Bon Jovi, Motley Crue, Poison, Warrant, Ratt, Cinderella – I was never into the hair band thing, I just didn’t get it. But all my girlfriends were (and still are). I am relying on them to loan their cds to me in order to please the crowd. Otherwise, I got nothin’. I’m open to advice though so feel free to educate me on the best hair band songs by leaving comments below!
Pretenders – Middle of the Road
Pat Benatar – Love is a Battlefield (who doesn’t remember that video?)
Cyndi Lauper – Girls Just Wanna Have Fun because well, we do.
Billy Idol – I’ve gained a new appreciation for the spiky blonde wonder lately. His music was pretty good. Rebel Yell is my favorite. I can really fist pump around my living room to that one.
INXS – Anything from Kick. But you should have them on your playlist mostly because of Michael Hutchence. May his hotness rest in peace.
All kinds of smoldery.
Human League – Don’t you want me?

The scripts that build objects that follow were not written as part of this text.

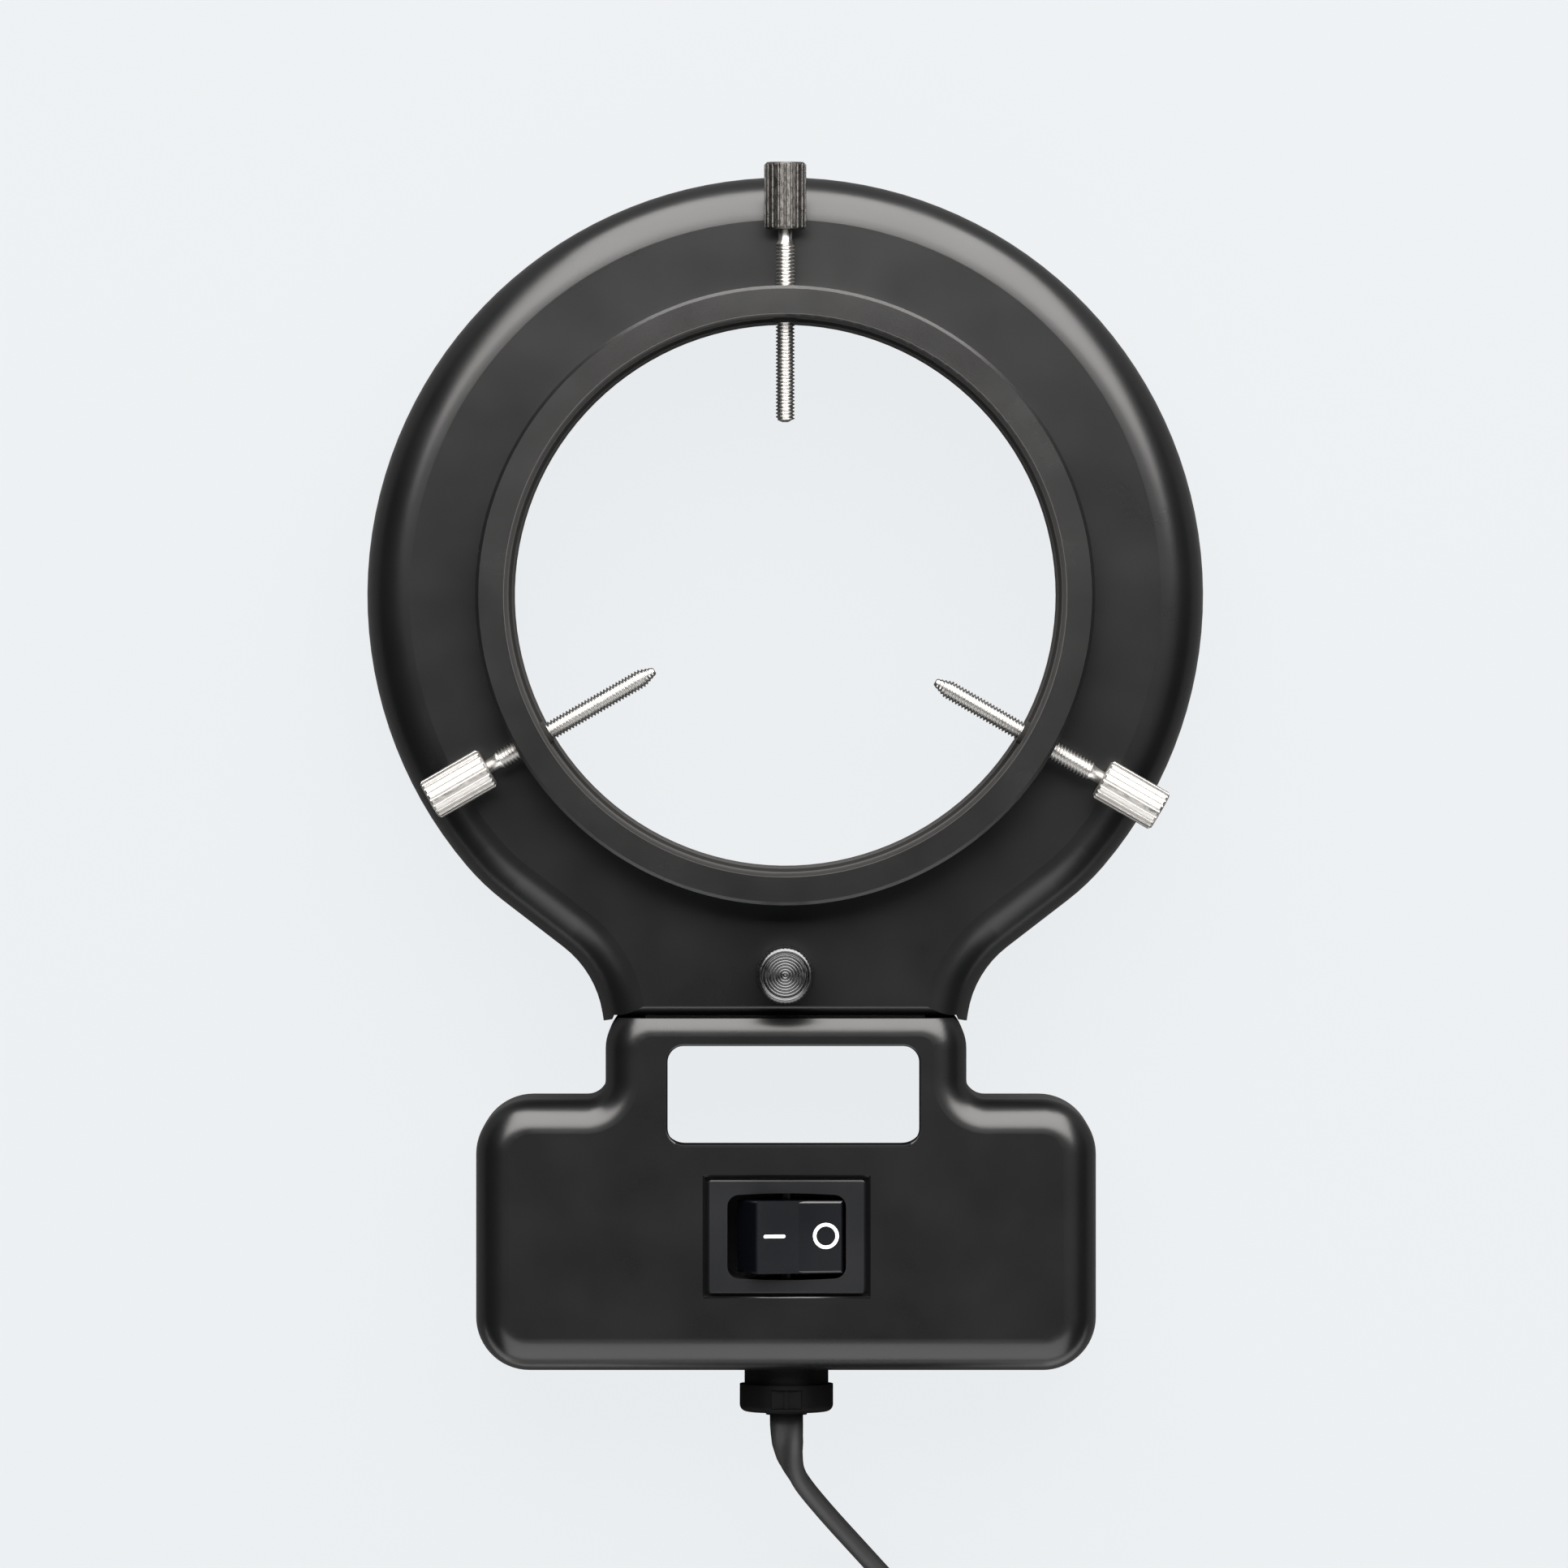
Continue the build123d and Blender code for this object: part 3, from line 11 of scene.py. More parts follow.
import bpy
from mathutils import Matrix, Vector


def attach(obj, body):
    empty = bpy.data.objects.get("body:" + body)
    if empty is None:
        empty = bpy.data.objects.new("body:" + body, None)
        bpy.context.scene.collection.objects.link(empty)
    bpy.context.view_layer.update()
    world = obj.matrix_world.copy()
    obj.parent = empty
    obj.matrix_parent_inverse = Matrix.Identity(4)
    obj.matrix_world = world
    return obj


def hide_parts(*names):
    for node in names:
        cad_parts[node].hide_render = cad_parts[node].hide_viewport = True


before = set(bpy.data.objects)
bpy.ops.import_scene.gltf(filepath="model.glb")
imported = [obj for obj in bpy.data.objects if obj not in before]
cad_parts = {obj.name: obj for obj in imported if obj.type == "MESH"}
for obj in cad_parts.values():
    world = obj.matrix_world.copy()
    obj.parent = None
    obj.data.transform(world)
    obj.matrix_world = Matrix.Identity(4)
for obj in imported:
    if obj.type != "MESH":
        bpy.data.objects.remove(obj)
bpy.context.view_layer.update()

MM = 0.001

# Camera: over the ring's axis, with a shift that puts the picture where the photograph has it
picture_side = 1932
ring_pixel = (967.5, 733.5)
metres_per_pixel = 0.102 * MM
plane_height = 20 * MM
camera_height = 1.6
camera_clip = (0.01, 20)
sensor = 36.0

# Supply cord: its flat twin section, which turns on edge, then the free stretch's route as in the CAD
cord_width = 4.2 * MM
cord_thickness = 2.3 * MM
cord_flat_until = 0.5 * MM
cord_edge_from = 9 * MM
cord_lobe_steps = 8
cord_lobe_degrees = 30
cord_route = [
    (0.15, -103.5, 11.0),
    (0.15, -107.8, 11.0),
    (1.35, -111.4, 10.2),
    (5.0, -116.0, 8.0),
    (9.6, -121.2, 5.4),
    (14.4, -126.6, 3.4),
    (19.3, -131.3, 2.4),
    (24.0, -136.0, 2.3),
]
cord_spline_order = 3
cord_spline_steps = 6

# The coil that takes the rest of the cord, as in the CAD, where the cord is a tube
cord_radius = 1.4
coil_seam_angle = 45.0
coil_outer_radius = 30.5
coil_pitch = 4.0
coil_half_turns = 11
coil_levels = (2.2, 6.6)
coil_steps = 6
plug_axis = 5.8

# Clamp screws: their places as in the CAD, then their thread and tips
clamp_angles = (90.0, 210.0, 330.0)
clamp_tip_radii = (21.7, 18.9, 21.7)
clamp_screw_z = 23.8
clamp_shank_radius = 1.2
clamp_root_radius = 0.93
clamp_neck_radius = 0.85
clamp_neck_length = 1.3
clamp_seat = 24.2
clamp_head_socket = 6.4
clamp_pitch = 0.45
clamp_tip_tapers = (0.4, 1.9, 1.9)
clamp_tip_end = 0.45
clamp_tip_flat = 0.8 * clamp_tip_end
clamp_tip_bevel = 0.15
clamp_thread_gap = 0.5
clamp_columns = 32
clamp_rows_per_turn = 8

# Rocker and its symbols
switch_centre = (0.18, -80.5, 16.4)
rocker_tilt = 12.0
rocker_top_half = 5.55
rocker_top_height = 7.7
rocker_dip = 0.5
symbol_reach = 3.3
symbol_shift = (0.14, 0.14)
bar_length = 2.85
bar_width = 0.42
ring_outer = 1.63
ring_line = 0.42
print_height = 0.03
print_depth = print_height / 3

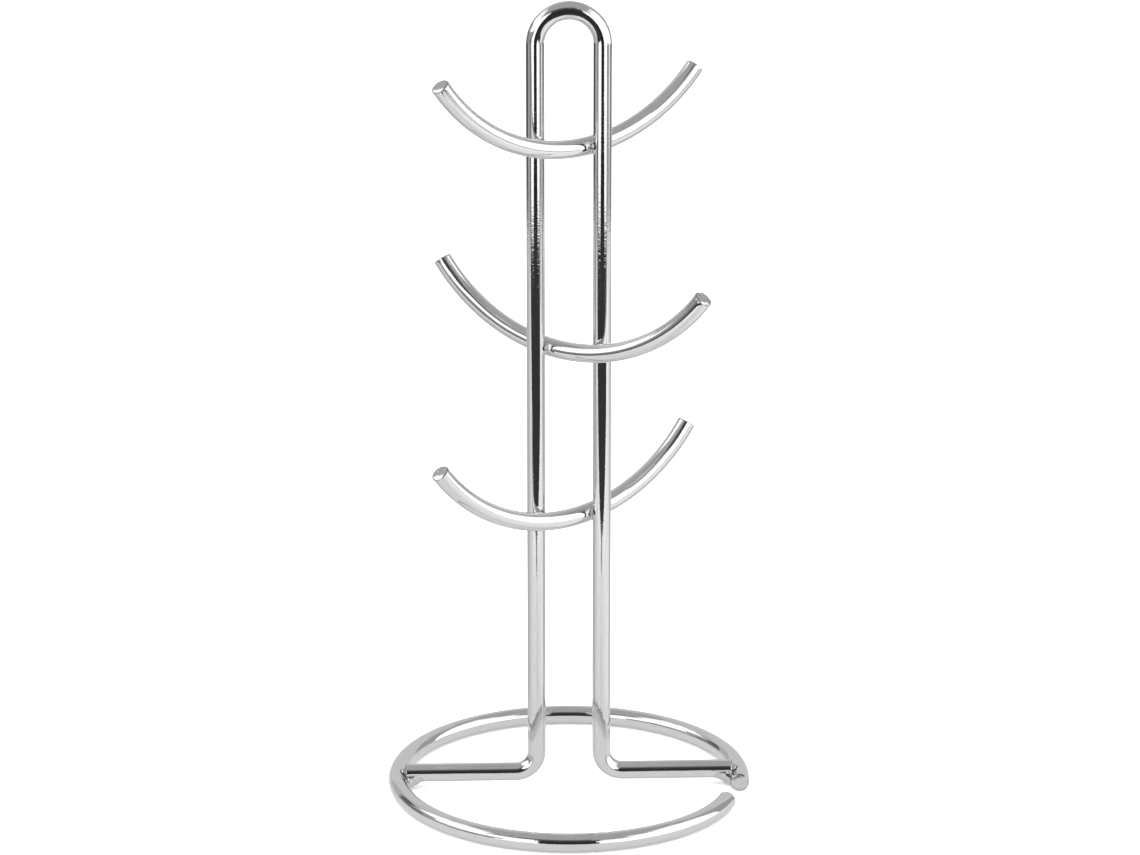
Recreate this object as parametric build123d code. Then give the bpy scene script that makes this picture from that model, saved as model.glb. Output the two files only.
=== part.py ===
from build123d import *
import os
from math import asin, cos, degrees, radians, sin, sqrt

# Mug tree for six mugs: five lengths of one round steel wire, bent cold, welded
# into a rigid stand and chrome plated as one.  Nothing on it moves.
#
# Frame: millimetres, +Z up.  The origin is on the table at the centre of the base
# ring, which is also the middle of the stand.  X runs along the two feet and -Y
# is the front.  The plane of the upright is Y = 0.

os.makedirs("parts", exist_ok=True)

# ---------------------------------------------------------------- wire
wire_diameter = 7.5          # the same bright drawn wire throughout
end_rounding = 0.6           # rim of a sheared end, softened by tumbling and plating

# ---------------------------------------------------------------- base ring
ring_outside_diameter = 148.5
ring_end_angle = 8.0         # where the first end stops, in front of the right foot, degrees
ring_gap = 15.6              # clear opening between the two ends, along the ring
ring_toe_in_sweep = 36.0     # the last stretch before the second end is rolled tighter, degrees
ring_toe_in_radius = 64.0    # centre-line radius of that stretch

# ---------------------------------------------------------------- upright
overall_height = 329.0       # table to the top of the arch
leg_spacing = 26.5           # between the centre lines of the two legs
foot_bend_radius = 8.7       # centre line of the bend between leg and foot
foot_rise = 2.5              # the feet lie this much above the middle of the ring

# ---------------------------------------------------------------- arms
arm_cut_length = 140.0       # straight length of wire in one arm
arm_bend_radius = 74.2       # centre line
# name, height of its lowest point, side of the left leg it passes (-1 front, +1 back),
# how far that point is off the middle of the stand, the roll round its curve in degrees,
# and how much wider than planned the bend sprang open
arm_settings = [
    ("top_arm", 269.4, -1, 3.3, -3.4, 2.8),
    ("middle_arm", 186.3, 1, 0.9, 0.0, 0.0),
    ("lower_arm", 116.0, -1, -1.7, 0.0, 0.0),
]

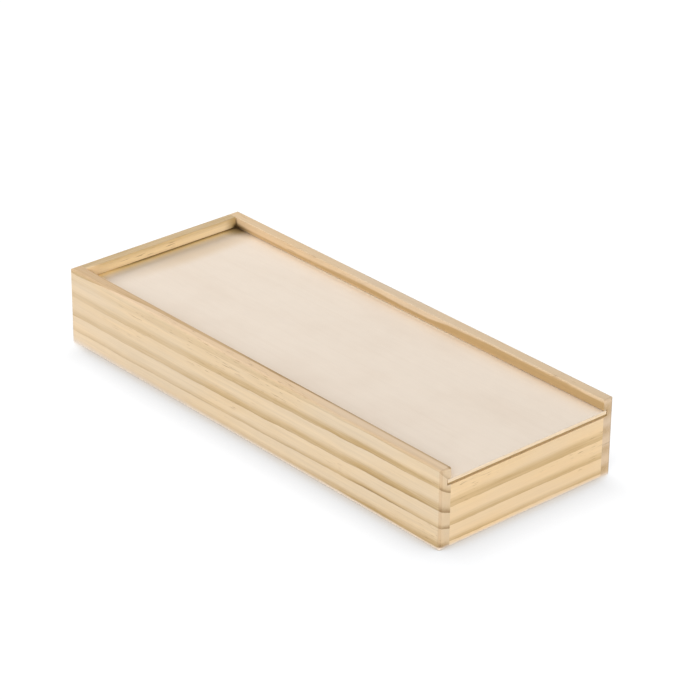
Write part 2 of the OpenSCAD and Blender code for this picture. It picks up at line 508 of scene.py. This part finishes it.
def make_finishes():
    """A material for each piece. The corner of the left wall and the back wall is darkened with painted
    shade.
    """
    return {
        "right_side_wall": pine(
            "pine_right", "X", pith=(-28.5, 37.4),
            rings=((6, 1, 1, 0.4), (11.9, 1.4, 0.7, 0), (16.4, 0.4, 0.1, 0.4), (21.8, 0.95, 0.5, 0.4),
                   (28.55, 1, 0.9, 0.45), (34.1, 0.8, 1, 0.55), (38.5, 0.9, 0.7, 0.5), (43, 1, 1, 0.5)),
            wander=((-98, 0), (-72, 0.15), (-42, 0.55), (-12, 0.85), (8, 1.15), (28, 1.7), (48, 2.2),
                    (68, 2.7), (98, 3.1)),
            reach=((0, 0.3), (12, 0.6), (19, 1.15), (26, 1), (33, 0.9), (38, 0.1), (43, 0.1)),
            bold=((-98, 0.5), (-55, 0.55), (-25, 0.62), (5, 0.75), (35, 0.78), (65, 1.15), (98, 0.9)),
            warm=0.3, swirl=(2.6, 15), tint=((254, 254, 254), (250, 251, 252)), rim=(248, 242, 239),
            rim_line=(0.15, 0.9), ends=(250, 246, 241), foot=(3, 1.6), seed=1),
        "left_side_wall": pine(
            "pine_left", "X", pith=(37, -60),
            rings=((58, 1, 1, 0.5), (65.3, 1.2, 0.1, 0.2), (72.4, 0.9, 0.6, 0.2), (79.9, 1.1, 0.1, 0.2),
                   (88.9, 1.3, 0, 0.02), (97, 0.3, 0.1, 0.5), (106, 1, 1, 0.5)),
            wander=((-98, 0.95), (-75, 0.95), (-52, 0.5), (-22, 0), (-5, 0.5), (12, 0.5), (25, -0.6),
                    (40, -0.9), (75, -1.25), (98, -0.7)),
            bold=((-98, 0.75), (-30, 0.95), (20, 1.1), (98, 1.05)), warm=0.4, close=(0.86, 0.68),
            tint=((247, 242, 235), (246, 246, 249)), rim=(245, 243, 241), ends=(249, 247, 248),
            end_rings=(0.65, 0), groove=0, outside=0.6, seed=2,
            # Painted light along the foot of the inner face above the lid, and painted shade in the corner by
            # the back wall
            light_and_shade_spots=(((-60, INNER_SIDE, 25.9), (220, 1, 1), 0.4, (242, 214, 180)),
                   ((-INNER_END, INNER_SIDE, LID_TOP), (12, 1.2, 3), 1, (56, 36, 8)),
                   ((-INNER_END, INNER_SIDE, 27.5), (1.6, 1.2, 3.5), 0.9, (80, 56, 16)))),
        "front_wall": pine(
            "pine_front", "Y", pith=(90, 45),
            rings=((12, 1, 1, 0.5), (19, 0.4, 0.1, 0.5), (25.2, 0.08, 0, 0.6), (31.55, 0.75, 0.12, 0.33),
                   (38.3, 0.75, 0.12, 0.5), (44.1, 0.8, 0.12, 0.55), (51, 1, 0.3, 0.5)),
            wander=((-40, -0.1), (-10, -0.2), (15, -0.1), (40, -0.2)), warm=0.85, rim=(255, 255, 255),
            veiled=0.55, seed=3),
        "back_wall": pine(
            "pine_back", "Y", pith=(-90, -40),
            rings=((43, 1, 1, 0.5), (50, 0.8, 0.5, 0.5), (56.5, 0.8, 0.5, 0.5), (63.5, 0.6, 0.5, 0.5),
                   (71.5, 1, 0.3, 0.5), (80, 0.4, 0.3, 0.5), (88, 1, 1, 0.5)),
            # The back wall's `tint` is painted light, a little above white
            wander=((-40, 0.1), (0, 0), (40, 0.2)), warm=0.9, tint=((258, 262, 262), (258, 262, 262)),
            rim=(244, 244, 252), groove=0.05, seed=4,
            # Painted shade along the slot above the lid, painted light at the near end, and painted shade in
            # the far corner
            light_and_shade_spots=(((-INNER_END, 0, 26), (1, 90, 0.7), 0.35, (222, 188, 136)),
                   ((-INNER_END, -INNER_SIDE, 28), (1.2, 9, 6), 0.7, (268, 236, 190)),
                   ((-INNER_END, INNER_SIDE, 27), (1.2, 6, 6), 0.85, (168, 136, 78)),
                   ((-INNER_END, INNER_SIDE, 26), (1.2, 2.4, 2.4), 1, (60, 40, 10)))),
        "base_panel": plywood(
            "ply_base", base_low.z, base_high.z, face=linear(226, 200, 166), face_vein=linear(198, 165, 124),
            edge_plies=((0, linear(226, 203, 170)), (0.33, linear(178, 142, 100)),
                        (0.67, linear(226, 203, 170))),
            seed=5, contrast=0.6),
        "sliding_lid": plywood(
            "ply_lid", lid_low.z, lid_high.z, face=linear(240, 226, 210), face_vein=linear(231, 214, 196),
            edge_plies=((0, linear(178, 148, 102)), (0.36, linear(246, 222, 189)),
                        (0.88, linear(238, 220, 196))),
            seed=6, contrast=0.4,
            # Painted shade: warm along the back of the lid, and dark in its far back corner only while the
            # lid is shut
            light_and_shade_spots=(((-87, 12, LID_TOP), (7, 48, 20), 0.55, (222, 196, 160), False),
                   ((-INNER_END, INNER_SIDE, LID_TOP), (14, 8.5, 20), 0.75, (50, 28, 8), True))),
    }


def dress():
    for name, finish in make_finishes().items():
        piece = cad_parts[name]
        piece.data.materials.clear()
        piece.data.materials.append(finish)
        for face in piece.data.polygons:
            face.use_smooth = True
        soften(piece)


# ---------------------------------------------------------------------------------------------------------
# Floor, backdrop and light
# ---------------------------------------------------------------------------------------------------------
FLOOR_R = 4
FLOOR_BOUNCE = (0.8, 0.8, 0.8, 1)
FLOOR_SHADE = (0.12, 0.12, 0.12, 1)
FLOOR_GLOW = (0.935, 0.94, 0.95, 1)
# Painted warm light from the wood, on the floor at the box's foot
FLOOR_WARM_BOUNCE = (0.94, 0.855, 0.76, 1)
WHITE = (1, 1, 1, 1)
WORLD_LEVEL = 0.33

# The painted shade round the foot of the box: how far it reaches, its level by how open a place is, and how
# much of it the two outer corners lose to painted light
CONTACT_R = 0.017
CONTACT_LEVELS = ((0, 0.55), (0.5, 0.635), (0.54, 0.68), (0.585, 0.752), (0.663, 0.823), (0.793, 0.894),
                  (1, 1))
FLOOR_CORNER_LIGHT = 0.7

# (name, the way to the lamp, distance, size, level)
LAMPS = (
    ("key", (-1.0, 0.1, 0.56), 2.2, 1.0, 0.79),
    ("fill", (0.8, -0.72, 0.4), 4, 3.2, 0.85),
    ("side", (-0.15, 1, 0), 4, 1.2, 0.3),
)


def shown(graph):
    """1 for the rays that the camera sees by, straight or in metal or glass."""
    path = graph.add("LightPath").outputs
    return graph.math("MAXIMUM", path["Is Camera Ray"],
                      graph.math("MAXIMUM", path["Is Glossy Ray"], path["Is Transmission Ray"]))


def make_floor():
    """A pale floor that runs out into white for the camera, and keeps a weak real shadow of the box with
    painted shade round its foot.
    """
    graph = Graph(bpy.data.materials.new("floor"))
    # Painted shade: the floor glows less where the box closes it in
    corner = graph.add("AmbientOcclusion", {"Distance": CONTACT_R}, samples=16).outputs["AO"]
    level = graph.curve(corner, CONTACT_LEVELS)
    # Painted light thins the painted shade at the two outer corners
    x, y, _ = graph.add("SeparateXYZ", {0: graph.add("TexCoord").outputs["Object"]}).outputs
    at_back = graph.times(graph.steps(x, -0.44 * case_l, -0.5 * case_l),
                          graph.steps(y, -0.38 * case_w, -0.48 * case_w))
    at_left = graph.times(graph.steps(y, 0.4 * case_w, 0.53 * case_w),
                          graph.steps(x, 0.46 * case_l, 0.5 * case_l))
    level = graph.mix(graph.times(graph.math("MAXIMUM", at_back, at_left), FLOOR_CORNER_LIGHT), level, WHITE)
    # Painted warm light from the wood, on the floor close to the box's foot
    tone = graph.mix(graph.steps(corner, 0.6, 0.5), FLOOR_GLOW, FLOOR_WARM_BOUNCE)

    matt = graph.add("BsdfDiffuse", {"Color": FLOOR_BOUNCE})
    shadow = graph.add("BsdfDiffuse", {"Color": FLOOR_SHADE})
    glow = graph.add("Emission", {"Color": tone, "Strength": level})
    both = graph.add("AddShader", {0: shadow.outputs[0], 1: glow.outputs[0]})
    mixed = graph.add("MixShader", {0: shown(graph), 1: matt.outputs[0], 2: both.outputs[0]})
    material = graph.finish(mixed.outputs[0])

    corners = [(-FLOOR_R, -FLOOR_R, 0), (FLOOR_R, -FLOOR_R, 0), (FLOOR_R, FLOOR_R, 0),
               (-FLOOR_R, FLOOR_R, 0)]
    mesh = bpy.data.meshes.new("floor")
    mesh.from_pydata(corners, [], [(0, 1, 2, 3)])
    mesh.materials.append(material)
    floor = bpy.data.objects.new("floor", mesh)
    bpy.context.scene.collection.objects.link(floor)


def make_world():
    """White to look at, and a soft even light on the object."""
    graph = Graph(bpy.data.worlds.new("studio"))
    level = graph.steps(shown(graph), 0, 1, WORLD_LEVEL, 1, smooth=False)
    background = graph.add("Background", {"Color": WHITE, "Strength": level})
    bpy.context.scene.world = graph.finish(background.outputs[0], "World")


def make_lamp(name, towards, distance, size, level):
    """A round soft box. It shows a white surface that faces it at `level`, where 1 is white."""
    data = bpy.data.lights.new(name, "AREA")
    data.shape = "DISK"
    data.size = size
    data.energy = level * (math.pi * distance) ** 2
    lamp = bpy.data.objects.new(name, data)
    way = Vector(towards).normalized()
    lamp.location = way * distance
    lamp.rotation_mode = "QUATERNION"
    lamp.rotation_quaternion = way.to_track_quat("Z", "Y")
    bpy.context.scene.collection.objects.link(lamp)


make_camera()
make_floor()
make_world()
for lamp in LAMPS:
    make_lamp(*lamp)
dress()

scene = bpy.context.scene
scene.view_settings.view_transform = "Standard"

That’s the name of the song, not an invitation.
George Michael – I Want Your Sex. Again, not an invitation.
Van Halen – Panama and Hot For Teacher
Duran Duran – Let’s pause for a moment to let the awesomeness of Duran Duran wash over us. The catchy beats, the smooth lyrics… John Taylor. Oh how I loved DD. Rio, Planet Earth, Girls On Film, The Reflex, Hungry Like The Wolf. Any of these songs are quality choices for your set list.
I so had this poster.
Whitney Houston – Since she died if I hear I Will Always Love You one more time I may set myself on fire. However, How Will I Know and I Wanna Dance With Somebody are still great tunes.
U2 – Desire
Rob Base – Quick… When you saw ‘Rob Base’ on my list did you hear “I wanna rock right now” in your head? Yeah, I thought so. That’s why you have to have It Takes Two on yours.
Rick Springfield – Causing women everywhere to get a shit-eating grin on their faces and sing along no matter where they are, “Jessie is a friend…”. Do I really need to explain this one?
The Psychedelic Furs – Love My Way and Pretty In Pink. Both songs have a kinda sad, creepy undertone. So 80s pop-goth.
The Go-Gos – We Got The Beat and Our Lips Are Sealed
Sold to us as clean cut good girls.
They were really just a bunch of drug snorting sluts.
I swear. Watch 'Behind The Music'.
Def Leppard – I don’t consider them a hair band because their music was good. Photograph and Rock of Ages are essential.
Hall & Oats – An 80s powerhouse. You Make My Dreams and Private Eyes were in constant rotation on MTV. Daryl Hall could really rock the white jacket with 3/4 length sleeves and skinny tie. Absolute musts for any 80s theme party.
The Cars – Shake It Up
and of course,
Prince – See my last post Eat Your Heart Out, George Orwell for a detailed explanation. Additionally, Little Red Corvette and Kiss are required. And don’t forget – Purple Rain should be the last song on your playlist.
NOTE: You will find no Bobby Brown or Guns ‘n Roses on this list. My best friend, Heather, would kill me if My Prerogative was mixed into the rotation because (as she put it) “HE RUINED WHITNEY HOUSTON!”. And no GnR because I think Axel Rose can’t sing and is a cunt.
P.S. – While searching for images of our 80s icons to entertain you with in this post I came across some funny pictures. I may not know what my ideal job is, but I can tell you this, I never want to be a wig model.